JSON records of objects
+ + +
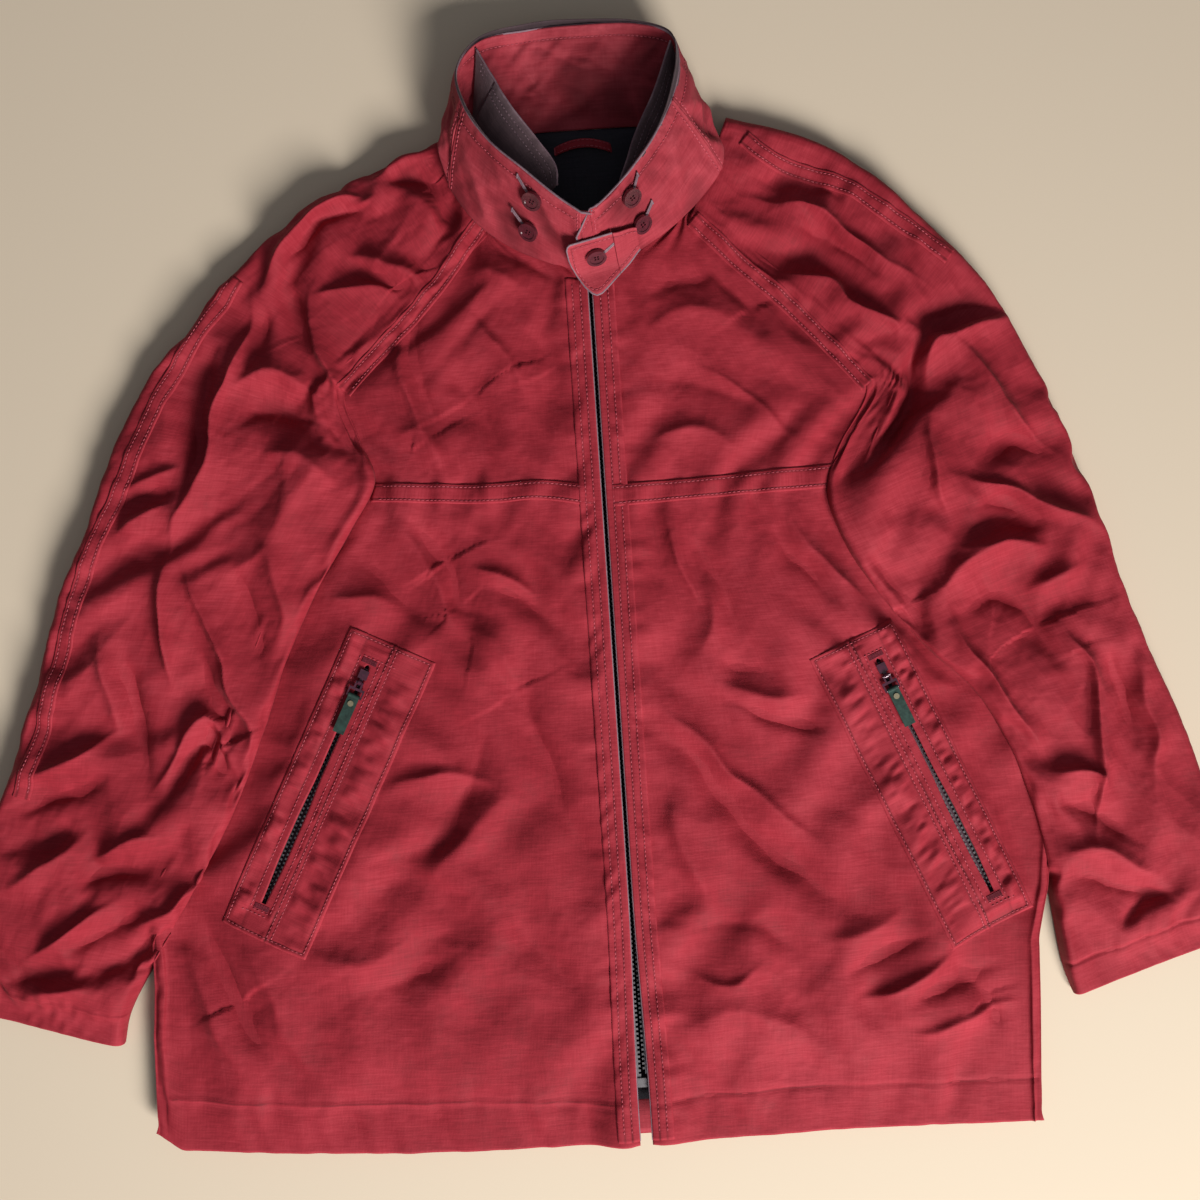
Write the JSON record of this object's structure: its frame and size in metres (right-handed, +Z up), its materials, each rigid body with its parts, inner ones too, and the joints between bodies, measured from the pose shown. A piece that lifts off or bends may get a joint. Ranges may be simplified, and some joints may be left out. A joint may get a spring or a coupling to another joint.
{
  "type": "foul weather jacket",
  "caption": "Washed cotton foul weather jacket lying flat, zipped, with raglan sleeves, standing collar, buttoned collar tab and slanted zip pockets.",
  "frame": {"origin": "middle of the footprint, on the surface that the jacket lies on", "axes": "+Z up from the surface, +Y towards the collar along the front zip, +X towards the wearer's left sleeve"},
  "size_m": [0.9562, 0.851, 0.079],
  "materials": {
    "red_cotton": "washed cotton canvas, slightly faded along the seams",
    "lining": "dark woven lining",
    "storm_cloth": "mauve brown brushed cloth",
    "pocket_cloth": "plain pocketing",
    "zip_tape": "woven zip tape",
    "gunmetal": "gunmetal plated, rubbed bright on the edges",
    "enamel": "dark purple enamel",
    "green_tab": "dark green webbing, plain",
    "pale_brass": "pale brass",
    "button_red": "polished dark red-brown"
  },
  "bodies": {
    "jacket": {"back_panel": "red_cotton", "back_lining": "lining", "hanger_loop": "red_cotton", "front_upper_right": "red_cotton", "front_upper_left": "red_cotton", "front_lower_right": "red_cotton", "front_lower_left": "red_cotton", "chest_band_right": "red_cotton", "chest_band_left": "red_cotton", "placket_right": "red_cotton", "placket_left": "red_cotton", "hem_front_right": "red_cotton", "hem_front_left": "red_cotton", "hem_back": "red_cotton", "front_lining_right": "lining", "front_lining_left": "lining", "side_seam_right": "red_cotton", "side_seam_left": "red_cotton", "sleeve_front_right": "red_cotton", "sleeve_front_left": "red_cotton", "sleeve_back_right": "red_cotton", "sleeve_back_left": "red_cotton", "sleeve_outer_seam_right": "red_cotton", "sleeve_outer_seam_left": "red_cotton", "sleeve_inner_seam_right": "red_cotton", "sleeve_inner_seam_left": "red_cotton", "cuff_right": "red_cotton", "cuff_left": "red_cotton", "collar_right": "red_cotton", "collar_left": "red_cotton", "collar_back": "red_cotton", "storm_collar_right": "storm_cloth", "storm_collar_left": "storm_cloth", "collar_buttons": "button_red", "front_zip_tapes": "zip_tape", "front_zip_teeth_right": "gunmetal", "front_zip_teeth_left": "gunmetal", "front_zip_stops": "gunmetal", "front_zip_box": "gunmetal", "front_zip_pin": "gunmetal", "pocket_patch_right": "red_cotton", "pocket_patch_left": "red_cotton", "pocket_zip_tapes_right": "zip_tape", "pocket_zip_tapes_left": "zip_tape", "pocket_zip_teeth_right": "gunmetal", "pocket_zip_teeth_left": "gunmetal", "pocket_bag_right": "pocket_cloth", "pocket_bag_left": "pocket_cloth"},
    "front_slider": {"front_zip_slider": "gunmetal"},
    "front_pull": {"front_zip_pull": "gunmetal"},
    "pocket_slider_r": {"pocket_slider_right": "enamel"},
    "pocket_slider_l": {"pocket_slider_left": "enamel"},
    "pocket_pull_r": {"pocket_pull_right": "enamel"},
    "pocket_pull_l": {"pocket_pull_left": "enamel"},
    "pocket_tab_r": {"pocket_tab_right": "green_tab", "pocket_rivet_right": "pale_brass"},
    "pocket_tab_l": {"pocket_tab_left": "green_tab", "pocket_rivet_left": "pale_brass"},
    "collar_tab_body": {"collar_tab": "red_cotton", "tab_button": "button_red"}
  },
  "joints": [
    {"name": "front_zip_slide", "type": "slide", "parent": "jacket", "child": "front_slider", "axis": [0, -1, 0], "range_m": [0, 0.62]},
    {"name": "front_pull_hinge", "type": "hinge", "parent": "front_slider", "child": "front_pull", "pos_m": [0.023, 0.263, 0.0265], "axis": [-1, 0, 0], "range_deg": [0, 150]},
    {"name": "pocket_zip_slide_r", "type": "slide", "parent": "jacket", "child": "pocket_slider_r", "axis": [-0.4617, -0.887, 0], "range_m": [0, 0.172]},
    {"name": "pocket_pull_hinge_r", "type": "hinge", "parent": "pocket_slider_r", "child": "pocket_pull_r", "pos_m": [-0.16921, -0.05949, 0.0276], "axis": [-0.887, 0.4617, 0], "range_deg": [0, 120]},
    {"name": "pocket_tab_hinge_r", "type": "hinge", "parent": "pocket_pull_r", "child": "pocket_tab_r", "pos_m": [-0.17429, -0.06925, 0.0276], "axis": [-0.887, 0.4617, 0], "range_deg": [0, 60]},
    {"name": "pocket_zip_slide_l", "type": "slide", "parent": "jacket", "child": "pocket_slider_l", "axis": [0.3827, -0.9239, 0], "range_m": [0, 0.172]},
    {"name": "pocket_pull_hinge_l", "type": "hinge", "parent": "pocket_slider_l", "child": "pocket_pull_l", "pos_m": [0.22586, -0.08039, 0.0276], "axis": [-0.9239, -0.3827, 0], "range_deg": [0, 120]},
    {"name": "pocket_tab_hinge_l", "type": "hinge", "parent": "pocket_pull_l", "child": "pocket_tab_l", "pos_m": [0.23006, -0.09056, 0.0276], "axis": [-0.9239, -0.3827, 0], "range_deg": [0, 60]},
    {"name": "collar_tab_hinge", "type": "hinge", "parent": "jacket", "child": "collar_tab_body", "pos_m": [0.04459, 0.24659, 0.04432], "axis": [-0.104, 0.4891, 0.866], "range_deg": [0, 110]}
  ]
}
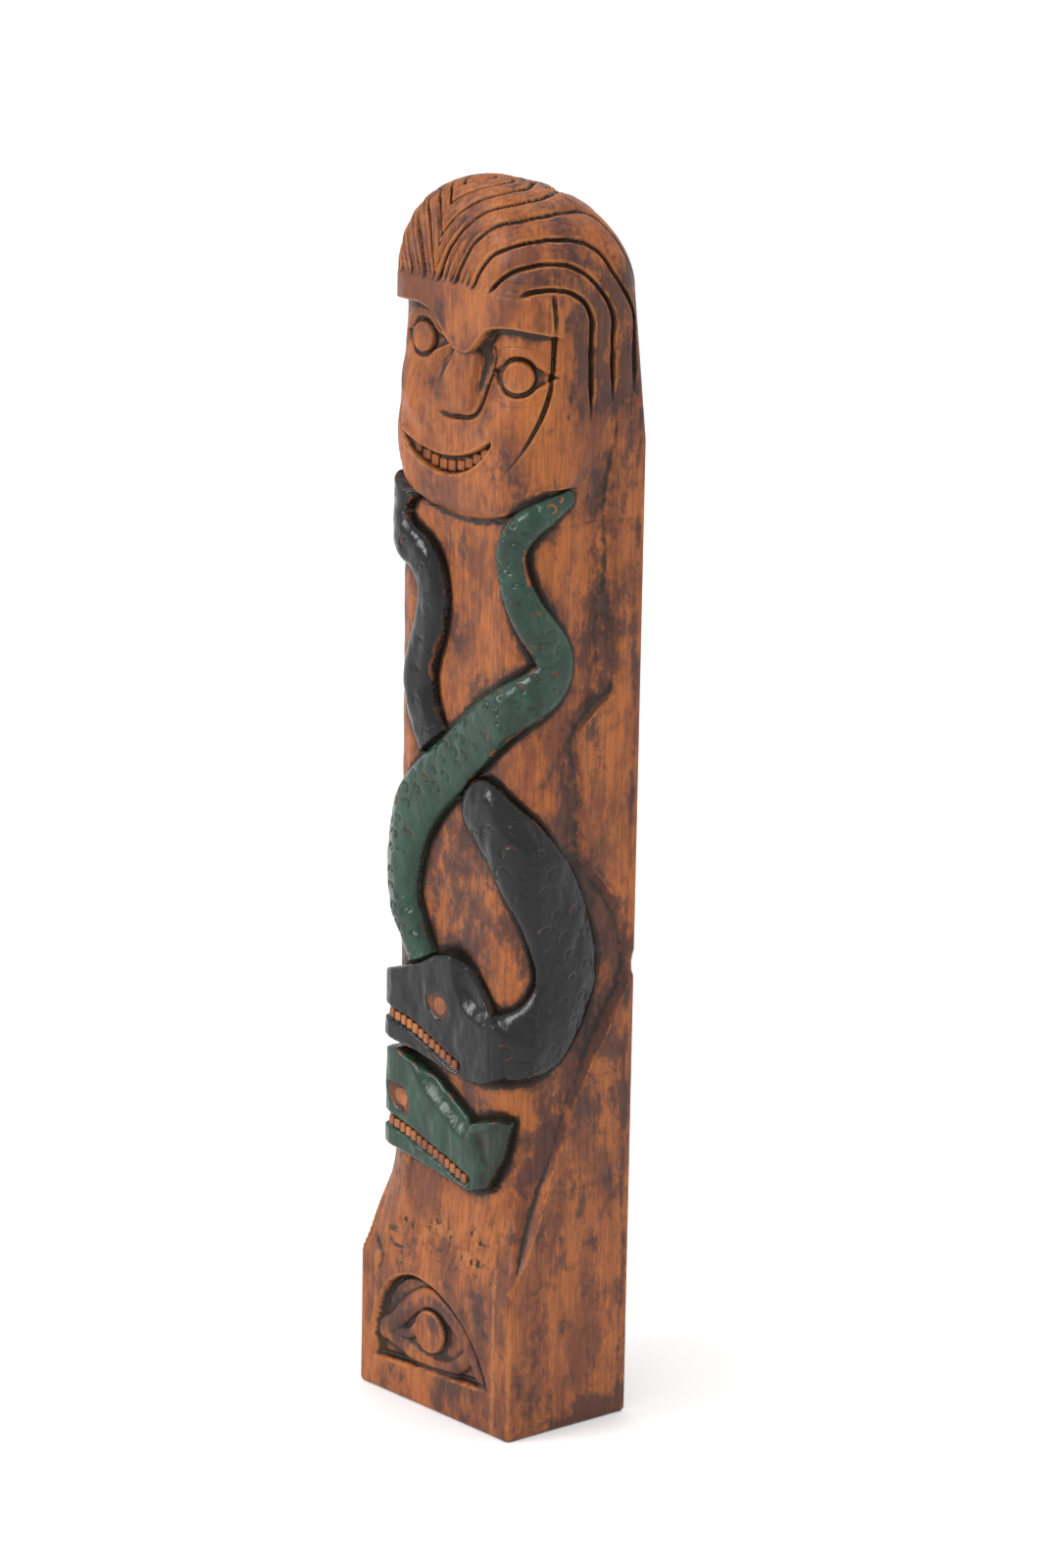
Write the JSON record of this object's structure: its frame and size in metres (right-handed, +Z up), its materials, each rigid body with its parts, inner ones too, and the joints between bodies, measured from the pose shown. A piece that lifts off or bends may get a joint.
+ + +
Copy the data above exactly. Every line must be included.

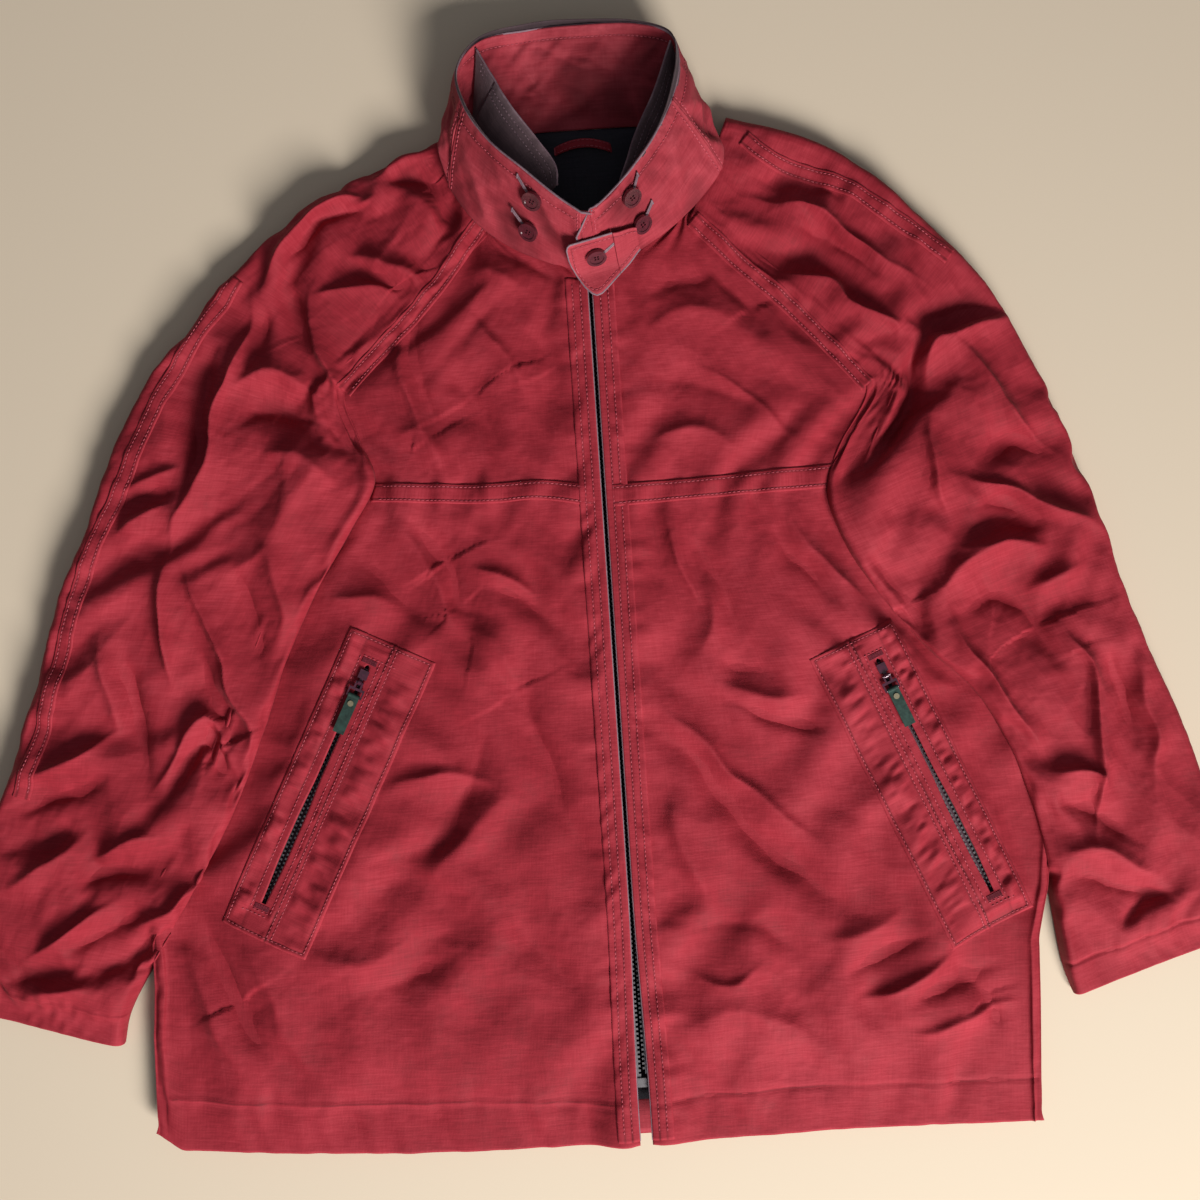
Write the JSON record of this object's structure: its frame and size in metres (right-handed, +Z up), its materials, each rigid body with its parts, inner ones too, and the joints between bodies, measured from the pose shown. A piece that lifts off or bends may get a joint. Ranges may be simplified, and some joints may be left out. A joint may get a spring or a coupling to another joint.
{
  "type": "foul weather jacket",
  "caption": "Washed cotton foul weather jacket lying flat, zipped, with raglan sleeves, standing collar, buttoned collar tab and slanted zip pockets.",
  "frame": {"origin": "middle of the footprint, on the surface that the jacket lies on", "axes": "+Z up from the surface, +Y towards the collar along the front zip, +X towards the wearer's left sleeve"},
  "size_m": [0.9562, 0.851, 0.079],
  "materials": {
    "red_cotton": "washed cotton canvas, slightly faded along the seams",
    "lining": "dark woven lining",
    "storm_cloth": "mauve brown brushed cloth",
    "pocket_cloth": "plain pocketing",
    "zip_tape": "woven zip tape",
    "gunmetal": "gunmetal plated, rubbed bright on the edges",
    "enamel": "dark purple enamel",
    "green_tab": "dark green webbing, plain",
    "pale_brass": "pale brass",
    "button_red": "polished dark red-brown"
  },
  "bodies": {
    "jacket": {"back_panel": "red_cotton", "back_lining": "lining", "hanger_loop": "red_cotton", "front_upper_right": "red_cotton", "front_upper_left": "red_cotton", "front_lower_right": "red_cotton", "front_lower_left": "red_cotton", "chest_band_right": "red_cotton", "chest_band_left": "red_cotton", "placket_right": "red_cotton", "placket_left": "red_cotton", "hem_front_right": "red_cotton", "hem_front_left": "red_cotton", "hem_back": "red_cotton", "front_lining_right": "lining", "front_lining_left": "lining", "side_seam_right": "red_cotton", "side_seam_left": "red_cotton", "sleeve_front_right": "red_cotton", "sleeve_front_left": "red_cotton", "sleeve_back_right": "red_cotton", "sleeve_back_left": "red_cotton", "sleeve_outer_seam_right": "red_cotton", "sleeve_outer_seam_left": "red_cotton", "sleeve_inner_seam_right": "red_cotton", "sleeve_inner_seam_left": "red_cotton", "cuff_right": "red_cotton", "cuff_left": "red_cotton", "collar_right": "red_cotton", "collar_left": "red_cotton", "collar_back": "red_cotton", "storm_collar_right": "storm_cloth", "storm_collar_left": "storm_cloth", "collar_buttons": "button_red", "front_zip_tapes": "zip_tape", "front_zip_teeth_right": "gunmetal", "front_zip_teeth_left": "gunmetal", "front_zip_stops": "gunmetal", "front_zip_box": "gunmetal", "front_zip_pin": "gunmetal", "pocket_patch_right": "red_cotton", "pocket_patch_left": "red_cotton", "pocket_zip_tapes_right": "zip_tape", "pocket_zip_tapes_left": "zip_tape", "pocket_zip_teeth_right": "gunmetal", "pocket_zip_teeth_left": "gunmetal", "pocket_bag_right": "pocket_cloth", "pocket_bag_left": "pocket_cloth"},
    "front_slider": {"front_zip_slider": "gunmetal"},
    "front_pull": {"front_zip_pull": "gunmetal"},
    "pocket_slider_r": {"pocket_slider_right": "enamel"},
    "pocket_slider_l": {"pocket_slider_left": "enamel"},
    "pocket_pull_r": {"pocket_pull_right": "enamel"},
    "pocket_pull_l": {"pocket_pull_left": "enamel"},
    "pocket_tab_r": {"pocket_tab_right": "green_tab", "pocket_rivet_right": "pale_brass"},
    "pocket_tab_l": {"pocket_tab_left": "green_tab", "pocket_rivet_left": "pale_brass"},
    "collar_tab_body": {"collar_tab": "red_cotton", "tab_button": "button_red"}
  },
  "joints": [
    {"name": "front_zip_slide", "type": "slide", "parent": "jacket", "child": "front_slider", "axis": [0, -1, 0], "range_m": [0, 0.62]},
    {"name": "front_pull_hinge", "type": "hinge", "parent": "front_slider", "child": "front_pull", "pos_m": [0.023, 0.263, 0.0265], "axis": [-1, 0, 0], "range_deg": [0, 150]},
    {"name": "pocket_zip_slide_r", "type": "slide", "parent": "jacket", "child": "pocket_slider_r", "axis": [-0.4617, -0.887, 0], "range_m": [0, 0.172]},
    {"name": "pocket_pull_hinge_r", "type": "hinge", "parent": "pocket_slider_r", "child": "pocket_pull_r", "pos_m": [-0.16921, -0.05949, 0.0276], "axis": [-0.887, 0.4617, 0], "range_deg": [0, 120]},
    {"name": "pocket_tab_hinge_r", "type": "hinge", "parent": "pocket_pull_r", "child": "pocket_tab_r", "pos_m": [-0.17429, -0.06925, 0.0276], "axis": [-0.887, 0.4617, 0], "range_deg": [0, 60]},
    {"name": "pocket_zip_slide_l", "type": "slide", "parent": "jacket", "child": "pocket_slider_l", "axis": [0.3827, -0.9239, 0], "range_m": [0, 0.172]},
    {"name": "pocket_pull_hinge_l", "type": "hinge", "parent": "pocket_slider_l", "child": "pocket_pull_l", "pos_m": [0.22586, -0.08039, 0.0276], "axis": [-0.9239, -0.3827, 0], "range_deg": [0, 120]},
    {"name": "pocket_tab_hinge_l", "type": "hinge", "parent": "pocket_pull_l", "child": "pocket_tab_l", "pos_m": [0.23006, -0.09056, 0.0276], "axis": [-0.9239, -0.3827, 0], "range_deg": [0, 60]},
    {"name": "collar_tab_hinge", "type": "hinge", "parent": "jacket", "child": "collar_tab_body", "pos_m": [0.04459, 0.24659, 0.04432], "axis": [-0.104, 0.4891, 0.866], "range_deg": [0, 110]}
  ]
}
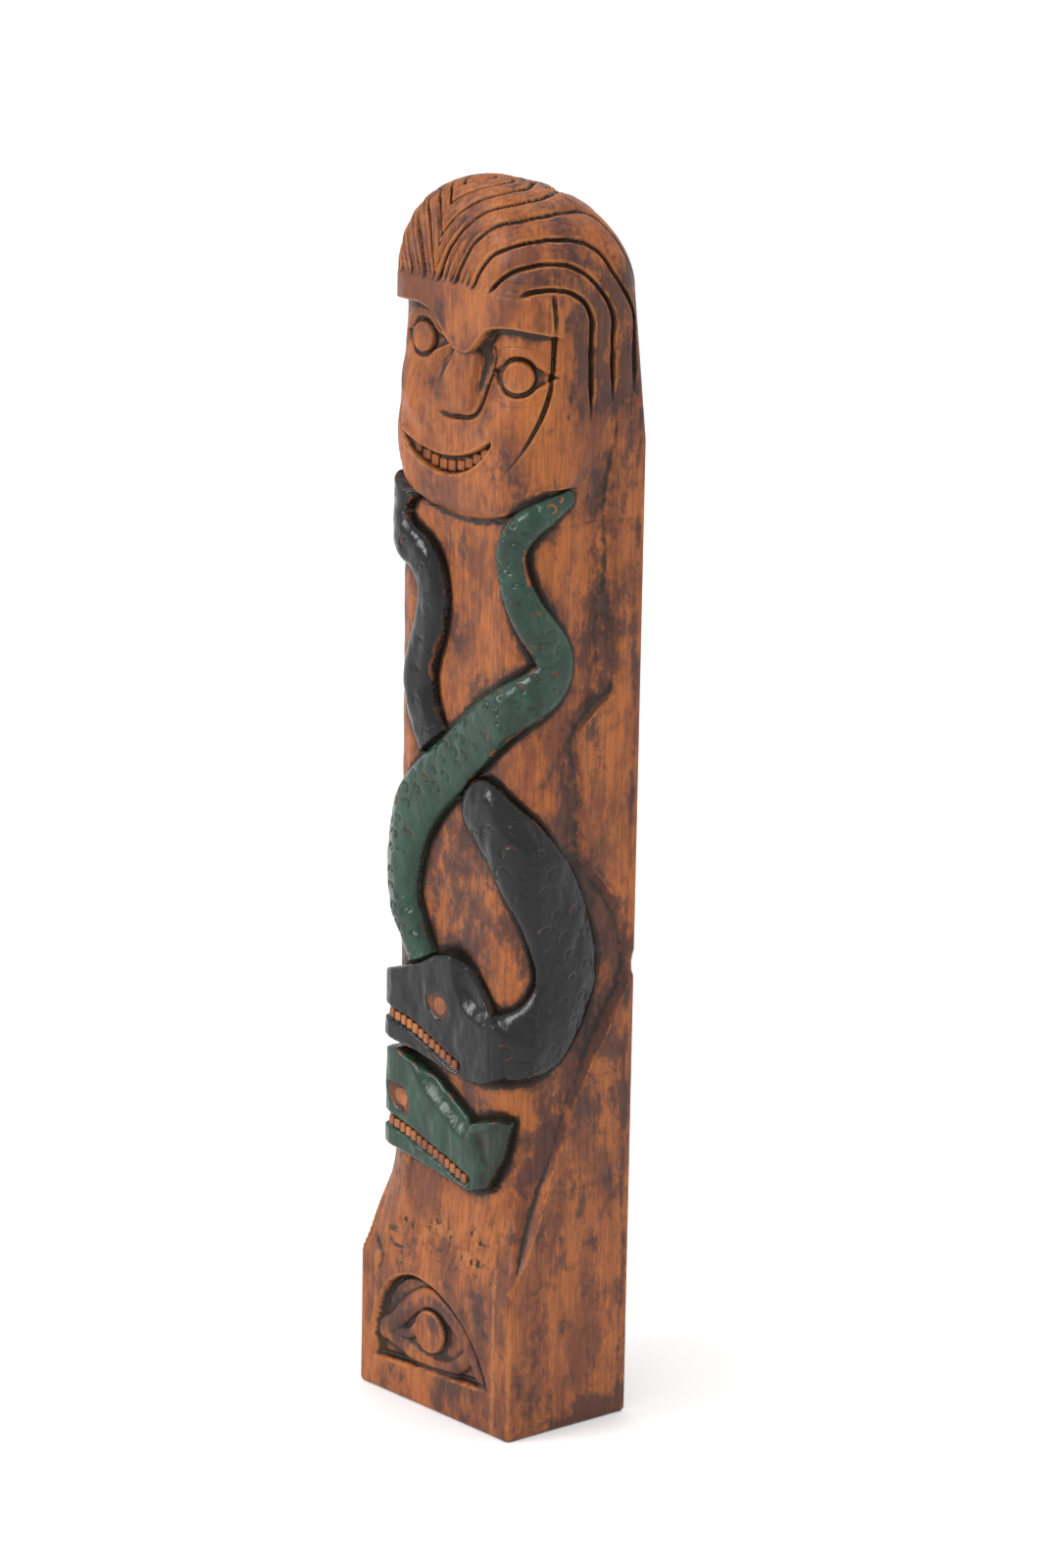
Write the JSON record of this object's structure: its frame and size in metres (right-handed, +Z up), its materials, each rigid body with its parts, inner ones too, and the joints between bodies, measured from the pose shown. A piece that lifts off or bends may get a joint.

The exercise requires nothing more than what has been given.